The Omicron variant is interesting due to the fact that it has a large number of mutations compared to other prevalent variants circulating across the world. This includes 32 mutations in the spike protein. Many of these mutations lie in the receptor-binding domain of the spike protein, a key part of the protein required for binding to the human receptor proteins for entry into the cell, and thus may play an important role in recognition by antibodies generated due to a previous infection or by vaccines.
The variant was reported in South Africa and epidemiologically linked to a recent rise in cases in the Gauteng province of South Africa and has been identified among travellers from South Africa apart from other countries in the region.
Many of the mutations in the spike protein have been previously suggested to cause resistance to antibodies as well as increased transmission. Thus, there is a possibility that this variant could be more likely to reinfect people who have developed immunity against previous variants of the virus. While the behaviour of the virus is not accurately predictable based on the evidence on individual mutations, as the effect of the combination of mutations is not the sum total of individual mutations, such analysis can provide useful insights and directions to explore even further. Further in-depth analysis on the effect of these mutations on transmissibility and vaccine escape is underway.
From a diagnostic point of view, some of the mutations in the spike protein cause primers used in some of the RT-PCR kits to not function as expected. This is otherwise known as a spike gene dropout or spike gene target failure (SGTF). While most kits use multiple primer sets targeting different genes in SARS-CoV-2 RNA for diagnosis, this should not adversely affect the diagnosis, but can be used as a surrogate for quick identification of the variant. Nevertheless this approach is not specific to Omicron, as other variants could also have similar mutations which can cause a spike in gene dropout.
Some of the initial individuals identified to be infected with the variant have been vaccinated for COVID-19 and therefore the variant can indeed cause vaccine breakthrough infections. This should not be of concern, since the prevalent variants of concern including Delta have been shown to cause breakthrough infections. Whether the variant causes more breakthrough infections than Delta is not currently known.
As of date, nine countries have confirmed the presence of Omicron. This includes South Africa, Botswana, England, Hong Kong, Australia, Italy, Israel, Czech Republic, and Belgium.
Suspected cases are being followed up in a number of other countries. Countries have identified the variant through genomic surveillance programmes. The initial reports of the variant has been made possible through the tireless efforts of researchers in Botswana and South Africa as well as countries which reported infections in incoming travellers.
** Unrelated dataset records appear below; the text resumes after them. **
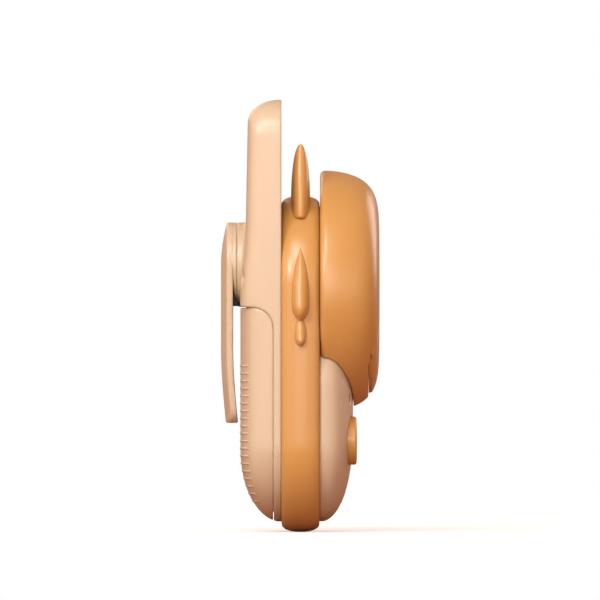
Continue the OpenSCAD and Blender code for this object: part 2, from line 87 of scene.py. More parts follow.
def two_faced(tree, seen, cast, output):
    """The camera sees the first shader, and the toy is lit by the second."""
    pick, ray = tree.nodes.new("ShaderNodeMixShader"), tree.nodes.new("ShaderNodeLightPath")
    tree.links.new(ray.outputs["Is Camera Ray"], pick.inputs["Fac"])
    tree.links.new(cast.outputs[0], pick.inputs[1])
    tree.links.new(seen.outputs[0], pick.inputs[2])
    tree.links.new(pick.outputs[0], tree.nodes[output].inputs["Surface"])

room = bpy.data.worlds.new("room")
room.use_nodes = True
seen = room.node_tree.nodes["Background"]
cast = room.node_tree.nodes.new("ShaderNodeBackground")
seen.inputs["Color"].default_value = (1, 1, 1, 1)
cast.inputs["Color"].default_value = (1.0, 0.60, 0.44, 1)
cast.inputs["Strength"].default_value = 0.50
two_faced(room.node_tree, seen, cast, "World Output")
scene.world = room

def angles(count):
    """Even steps round a full turn."""
    return [2 * math.pi * k / count for k in range(count)]

floor_radius, floor_sides = 0.7, 72

floor_mesh = bpy.data.meshes.new("floor")
rim = [(floor_radius * math.cos(a), floor_radius * math.sin(a), 0) for a in angles(floor_sides)]
floor_mesh.from_pydata(rim, [], [tuple(range(floor_sides))])
floor = bpy.data.objects.new("floor", floor_mesh)
scene.collection.objects.link(floor)
floor_paint = bpy.data.materials.new("floor_paint")
floor_paint.use_nodes = True
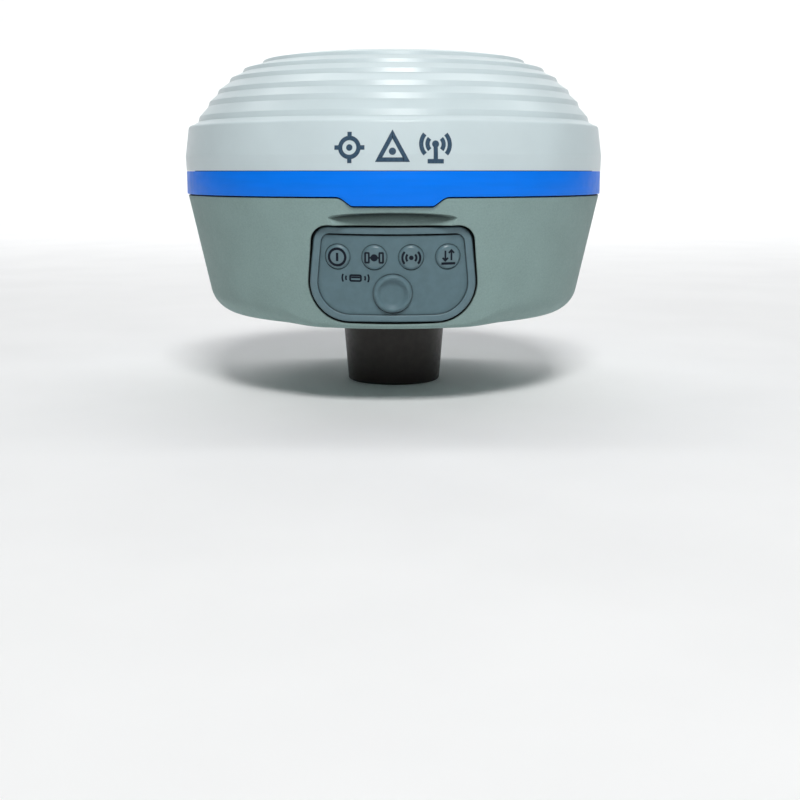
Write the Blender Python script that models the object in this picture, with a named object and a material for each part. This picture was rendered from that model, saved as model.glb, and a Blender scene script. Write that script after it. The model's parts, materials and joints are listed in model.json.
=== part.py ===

India has a national programme on genomic surveillance (INSACOG) as well as focussed surveillance programmes in Kerala, Maharashtra, Delhi and Karnataka, apart from independent research programmes. In INSACOG’s latest Bulletin, none of the sequenced samples in India have the Omicron variant until date. Heightened surveillance of the variant is ongoing.
Enhanced surveillance and genome sequencing efforts are essential to detect and track the prevalence of the Omicron variant. Rapid sharing of genome sequences of the virus and the epidemiological data linked with it to publicly available databases will help in developing a better understanding of the variant. Existing public health and social measures need to be strengthened to control and prevent transmission.
Enhancing vaccination coverage across different regions along with access to testing, therapeutics and support will be essential for combating the new variant. Equitable access to vaccines would be key to controlling the Omicron variant, and slowing down the emergence of any future variants.